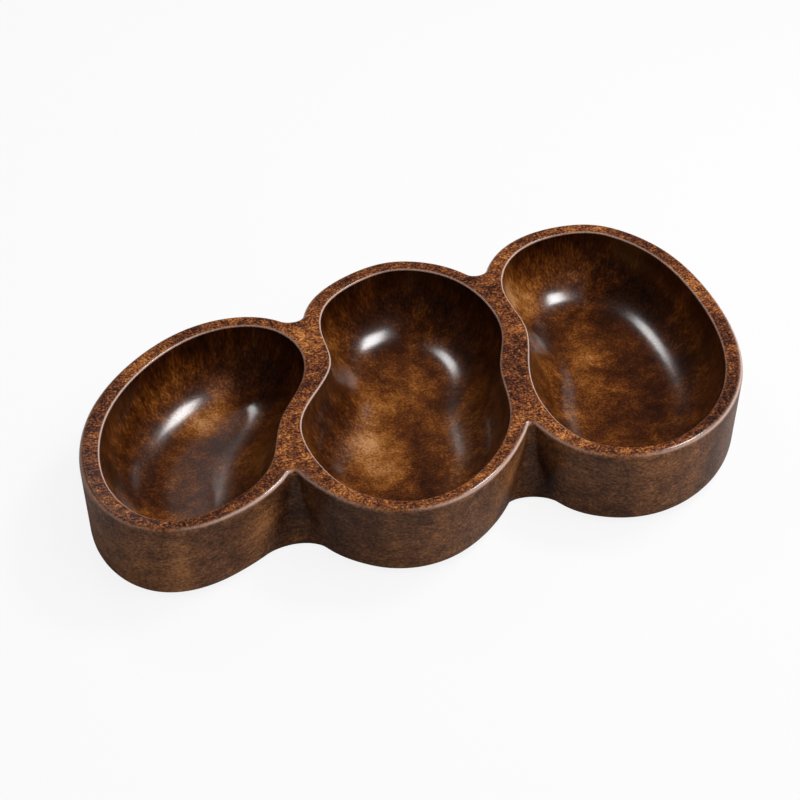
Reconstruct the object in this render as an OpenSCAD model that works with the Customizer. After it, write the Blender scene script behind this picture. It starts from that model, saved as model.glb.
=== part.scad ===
// Divided serving bowl, carved from one block of wood with three hollows side by side.
// Each hollow is an irregular oval. The block swells into a lobe round each of them, and a notch
// pinches it between two lobes, tight at the rim and broad at the base.
// X runs along the block, Y to the back and Z up. The pads stand on z = 0, and the origin lies
// under the middle of the block's length and width.

/* [Block] */
// Height of the wooden block, from its flat base to its rim
block_h = 52; // [46:0.5:62]
// Width of the rim where it faces the front
rim_front_w = 8.75; // [8:0.25:14]
// Width of the rim where it faces the back
rim_back_w = 11.75; // [9:0.25:15]
// Width of the rim where it faces the left end
rim_left_w = 12.25; // [9:0.25:15]
// Width of the rim where it faces the right end
rim_right_w = 11.75; // [9:0.25:15]
// Radius of the rim's outer edge
rim_round = 2.75; // [1:0.25:4]
// Radius of the edge round the base
base_round = 6; // [1:0.25:8]
// Wood left between two neighbouring hollows, measured square to them
partition_w = 15; // [12:0.25:18]
// Run of a front notch along each lobe, at the rim
notch_front_run = 4.5; // [4:0.5:9]
// Run of a back notch along each lobe, at the rim
notch_back_run = 13.5; // [8:0.5:16]
// Run of each notch along each lobe, at the base
notch_base_run = 27; // [20:1:32]
// Extra width of the left lobe's rim beside the front left notch
left_swell = 2.5; // [0:0.25:5]
// Extra width of the middle lobe's rim beside the front left notch
middle_swell = 3.25; // [0:0.25:6]
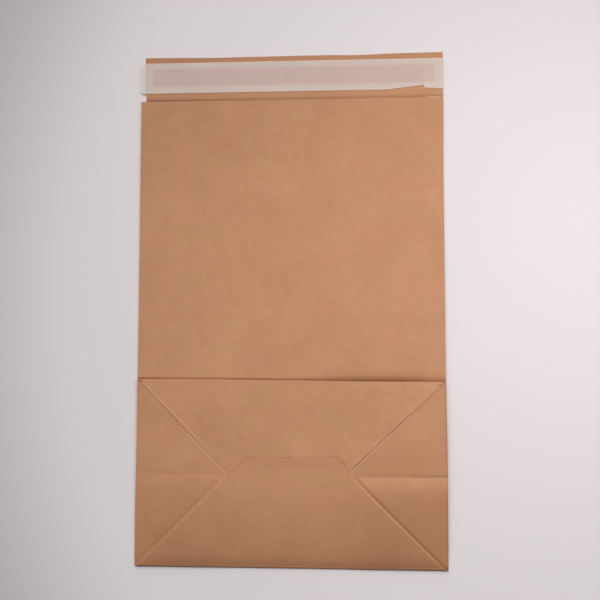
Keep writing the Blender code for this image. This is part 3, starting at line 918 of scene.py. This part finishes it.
def kraft_material():
    material, tree = new_material("kraft")
    shader = tree.nodes["Principled BSDF"]
    even = sheet_places(tree, (1, 1, LAYERS_APART))
    along = sheet_places(tree, (1, 0.12, LAYERS_APART))
    askew = sheet_places(tree, (0.25, 1, LAYERS_APART))
    shade = blotches(tree, (
        (even, 38 * MM, 2, 0.5, 0.15),
        (even, 9 * MM, 3, 0.6, 0.16),
        (even, 1.8 * MM, 2, 0.6, 0.09),
        (along, 0.5 * MM, 2, 0.6, 0.075),
        (askew, 0.7 * MM, 2, 0.6, 0.06),
    ))
    dark = specks(tree, even, 26 * MM, 0.9 * MM, 0.5)
    shade = math_node(tree, "MULTIPLY_ADD", dark, -DARK_SPECK, shade)
    pale = specks(tree, along, 17 * MM, 0.7 * MM, 0.4)
    shade = math_node(tree, "MULTIPLY_ADD", pale, PALE_SPECK, shade)
    for layer, x, y, radius, depth in MARKS:
        place = (x, y, LEVEL[layer] * PITCH * LAYERS_APART)
        darker_spot = mark(tree, even, place, radius)
        shade = math_node(tree, "MULTIPLY_ADD", darker_spot, -depth, shade)
    # the tone attribute carries the painted light and shade by the folds and edges
    tone = tree.nodes.new("ShaderNodeAttribute")
    tone.attribute_name = "tone"
    lightness = math_node(tree, "ADD", shade, 1)
    lightness = math_node(tree, "MULTIPLY", lightness, tone.outputs["Fac"])
    half = math_node(tree, "MULTIPLY", lightness, 0.5)
    stops = [(share / 2, kraft_colour(share)) for share in (0.2, 0.5, 0.8, 1, 1.3, 1.8)]
    colour = colour_ramp(tree, half, stops)
    patches = blotches(tree, ((even, 24 * MM, 3, 0.6, 1), (even, 5 * MM, 2, 0.5, 0.6)))
    patches = math_node(tree, "ADD", patches, 0.5)
    cast = colour_ramp(tree, patches, ((0.25, (0.98, 1.03, 0.98)), (0.75, (1.02, 0.97, 1.02))))
    tree.links.new(vector_node(tree, "MULTIPLY", colour, cast), shader.inputs["Base Color"])
    rough = math_node(tree, "MULTIPLY_ADD", shade, -0.3, 0.8)
    tree.links.new(rough, shader.inputs["Roughness"])
    fibres = noise(tree, along, 0.4 * MM, 3, 0.7)
    grain = math_node(tree, "MULTIPLY_ADD", fibres, 0.5, noise(tree, even, 2.5 * MM, 3, 0.6))
    bump(tree, shader, grain, 0.17, 0.06 * MM)
    return material


def liner_material():
    """Glassine: see-through a little, darker where the adhesive wets it, paler past the lip where the floor's
    light through it is painted in, and with painted highlights along its long cut edges.
    """
    material, tree = new_material("glassine")
    shader = tree.nodes["Principled BSDF"]
    shader.inputs["Alpha"].default_value = LINER_OPACITY
    even = sheet_places(tree, (1, 1, 1))
    along = sheet_places(tree, (0.08, 1, 1))
    place = tree.nodes.new("ShaderNodeSeparateXYZ")
    tree.links.new(even, place.inputs["Vector"])
    x, y = place.outputs["X"], place.outputs["Y"]
    wet_across = soft_band(tree, x, ADHESIVE_LEFT, ADHESIVE_RIGHT, 1.8 * MM)
    wet_upwards = soft_band(tree, y, ADHESIVE_BOTTOM, ADHESIVE_TOP, 2.2 * MM)
    wet = math_node(tree, "MULTIPLY", wet_across, wet_upwards)
    patches = blotches(tree, ((even, 16 * MM, 3, 0.6, 0.5), (even, 4 * MM, 2, 0.5, 0.25)))
    wet = math_node(tree, "MULTIPLY_ADD", math_node(tree, "MULTIPLY", wet, patches), 0.8, wet)
    # paler where the liner hangs past the lip: the floor's light through it is painted in
    off_lip = soft_band(tree, x, LINER_LEFT - 5 * MM, -SIDE + LIP_INSET_END, 0.6 * MM)
    backed = math_node(tree, "SUBTRACT", wet, off_lip)
    backed = math_node(tree, "MULTIPLY_ADD", backed, 0.5, 0.5)
    stops = ((0, (0.86, 0.77, 0.75)), (0.5, (0.81, 0.675, 0.597)), (1, (0.77, 0.565, 0.505)))
    colour = colour_ramp(tree, backed, stops)
    shade = blotches(tree, (
        (even, 30 * MM, 2, 0.5, 0.1),
        (even, 6 * MM, 2, 0.5, 0.08),
        (along, 0.6 * MM, 2, 0.5, 0.05),
    ))
    shade = math_node(tree, "ADD", shade, 1)
    # painted highlights along the top and bottom cut edges; the lower margin a little paler
    for low, high, blur, paler in (
        (LINER_TOP - 0.8 * MM, LINER_TOP + 5 * MM, 0.4 * MM, 0.07),
        (LINER_BOTTOM - 5 * MM, LINER_BOTTOM + 0.8 * MM, 0.4 * MM, 0.07),
        (LINER_BOTTOM - 5 * MM, ADHESIVE_BOTTOM, 3 * MM, 0.02),
    ):
        band = soft_band(tree, y, low, high, blur)
        shade = math_node(tree, "MULTIPLY_ADD", band, paler, shade)
    over_seam = soft_band(tree, x, SEAM_FLAP_EDGE, LINER_RIGHT + 5 * MM, 0.5 * MM)
    shade = math_node(tree, "MULTIPLY_ADD", over_seam, 0.04, shade)
    tree.links.new(scaled_colour(tree, colour, shade), shader.inputs["Base Color"])
    tree.links.new(math_node(tree, "MULTIPLY_ADD", patches, 0.3, 0.45), shader.inputs["Roughness"])
    buckles = noise(tree, sheet_places(tree, (1, 0.5, 1)), 11 * MM, 2, 0.5)
    bump(tree, shader, buckles, 0.3, 0.25 * MM)
    return material


def film_material(name, dark, pale, size, roughness):
    """A dried or tacky film, laid down in streaks across the bag."""
    material, tree = new_material(name)
    shader = tree.nodes["Principled BSDF"]
    streaked = sheet_places(tree, (0.2, 1, 1))
    uneven = noise(tree, streaked, size, 3, 0.6)
    tree.links.new(colour_ramp(tree, uneven, ((0.3, dark), (0.7, pale))), shader.inputs["Base Color"])
    rough = math_node(tree, "MULTIPLY_ADD", uneven, 0.3, roughness - 0.15)
    tree.links.new(rough, shader.inputs["Roughness"])
    bump(tree, shader, uneven, 0.4, 0.05 * MM)
    return material


def floor_material():
    """A pale sheet with a faint tooth, with a painted pool of light round a place to the right and painted
    shade away from it.
    """
    material, tree = new_material("floor")
    shader = tree.nodes["Principled BSDF"]
    place = tree.nodes.new("ShaderNodeTexCoord").outputs["Object"]
    tooth = noise(tree, place, 3 * MM, 3, 0.6)
    warm = colour_ramp(tree, tooth, ((0.2, (0.745, 0.688, 0.694)), (0.8, (0.77, 0.711, 0.717))))
    # painted pool of light, falling to painted shade away from it
    offset = vector_node(tree, "SUBTRACT", place, (FLOOR_MIDDLE, 0, 0))
    squeezed = vector_node(tree, "MULTIPLY", offset, (1, 0.75, 1))
    away = tree.nodes.new("ShaderNodeVectorMath")
    away.operation = "LENGTH"
    tree.links.new(squeezed, away.inputs[0])
    fading = tree.nodes.new("ShaderNodeMapRange")
    fading.interpolation_type = "SMOOTHSTEP"
    fading.inputs["From Min"].default_value, fading.inputs["To Min"].default_value = FLOOR_EVEN
    fading.inputs["From Max"].default_value, fading.inputs["To Max"].default_value = FLOOR_FADED
    tree.links.new(away.outputs["Value"], fading.inputs["Value"])
    tree.links.new(scaled_colour(tree, warm, fading.outputs["Result"]), shader.inputs["Base Color"])
    shader.inputs["Roughness"].default_value = 0.8
    return material


def make_floor():
    bpy.ops.mesh.primitive_plane_add(size=FLOOR_SIZE, location=(0, 0, -0.1 * MM))
    floor = bpy.context.object
    floor.name = "floor"
    floor.data.materials.append(floor_material())


def make_camera():
    camera = add_object("camera", bpy.data.cameras.new("camera"))
    camera.data.lens = LENS
    camera.data.sensor_width = SENSOR_WIDTH
    turn = Euler([math.radians(angle) for angle in CAMERA_TURN], "XYZ").to_matrix().transposed()
    camera.matrix_world = Matrix.Translation(CAMERA_PLACE) @ turn.to_4x4()
    camera.data.clip_start = 0.01
    bpy.context.scene.camera = camera


def make_lights():
    world = bpy.data.worlds.new("studio")
    bpy.context.scene.world = world
    world.use_nodes = True
    background = world.node_tree.nodes["Background"]
    background.inputs["Color"].default_value = (1, 1, 1, 1)
    background.inputs["Strength"].default_value = ROOM_STRENGTH

    window = bpy.data.lights.new("window", "SUN")
    window.energy = WINDOW_STRENGTH
    window.angle = math.radians(WINDOW_SPREAD)
    lamp = add_object("window", window)
    azimuth = math.radians(WINDOW_AZIMUTH)
    elevation = math.radians(WINDOW_ELEVATION)
    level = math.cos(elevation)
    towards = Vector((math.sin(azimuth) * level, math.cos(azimuth) * level, math.sin(elevation)))
    lamp.rotation_euler = towards.to_track_quat("Z", "Y").to_euler()

    side = bpy.data.lights.new("side", "AREA")
    side.energy = SIDE_LAMP_POWER
    side.size = SIDE_LAMP_SIZE
    lamp = add_object("side", side)
    lamp.location = SIDE_LAMP_PLACE
    lamp.rotation_euler = Vector(lamp.location).to_track_quat("Z", "Y").to_euler()
    lamp.visible_camera = False


make_camera()
kraft = kraft_material()
paper = make_paper_bag(kraft)
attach(paper, "root")
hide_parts("paper_bag")

liner = make_liner(liner_material())
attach(liner, "root")
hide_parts("release_liner")

adhesive = make_adhesive(film_material("adhesive", (0.45, 0.29, 0.21), (0.55, 0.37, 0.29), 4 * MM, 0.35))
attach(adhesive, "root")
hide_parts("closure_adhesive")

glue = film_material("glue", (0.74, 0.65, 0.48), (0.84, 0.77, 0.62), 2 * MM, 0.5)
side_glue = glue_film(
    "side_glue",
    SEAM_FLAP_EDGE + GLUE_MARGIN,
    SIDE - GLUE_MARGIN,
    GLUE_MARGIN,
    LIP_END - GLUE_MARGIN,
    LEVEL["seam_flap"] / 2,
    glue,
)
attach(side_glue, "root")
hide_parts("side_seam_glue")
flap_glue = glue_film(
    "flap_glue",
    -FLAP_TIP + GLUE_MARGIN,
    FLAP_TIP - GLUE_MARGIN,
    UPPER_FLAP_END + GLUE_MARGIN,
    FLAP_LENGTH - GLUE_MARGIN,
    (LEVEL["upper_flap"] + LEVEL["lower_flap"]) / 2,
    glue,
)
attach(flap_glue, "root")
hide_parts("bottom_glue")

make_floor()
make_lights()
bpy.context.scene.view_settings.view_transform = "Standard"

_YOUR OBJECTIVE_. Everything from the first line through the line containing "length and width." should be quoted exactly, and nothing beyond it.

_SOLUTION_.
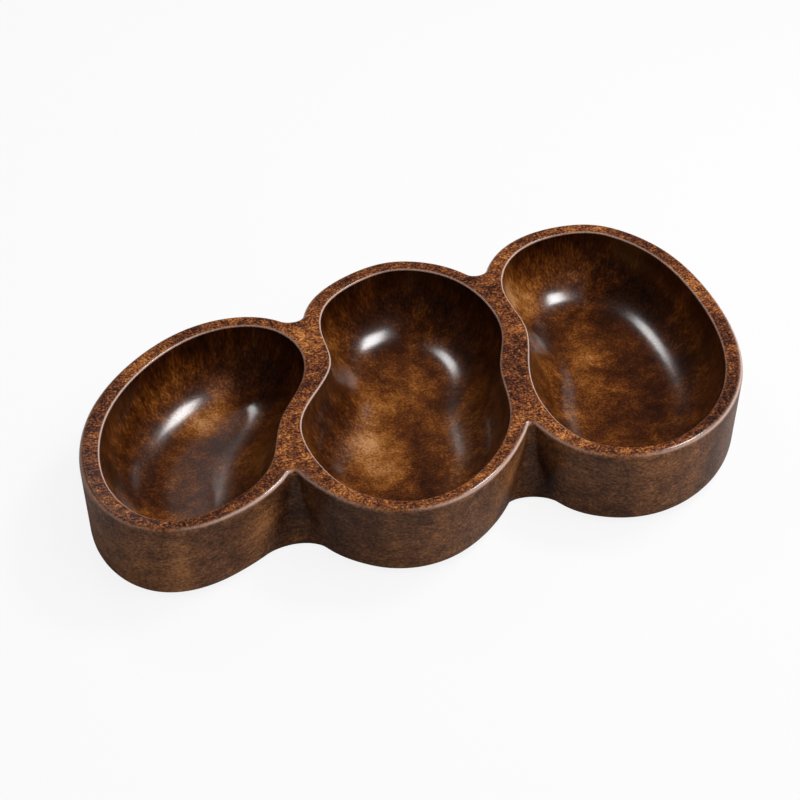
Reconstruct the object in this render as an OpenSCAD model that works with the Customizer. After it, write the Blender scene script behind this picture. It starts from that model, saved as model.glb.
=== part.scad ===
// Divided serving bowl, carved from one block of wood with three hollows side by side.
// Each hollow is an irregular oval. The block swells into a lobe round each of them, and a notch
// pinches it between two lobes, tight at the rim and broad at the base.
// X runs along the block, Y to the back and Z up. The pads stand on z = 0, and the origin lies
// under the middle of the block's length and width.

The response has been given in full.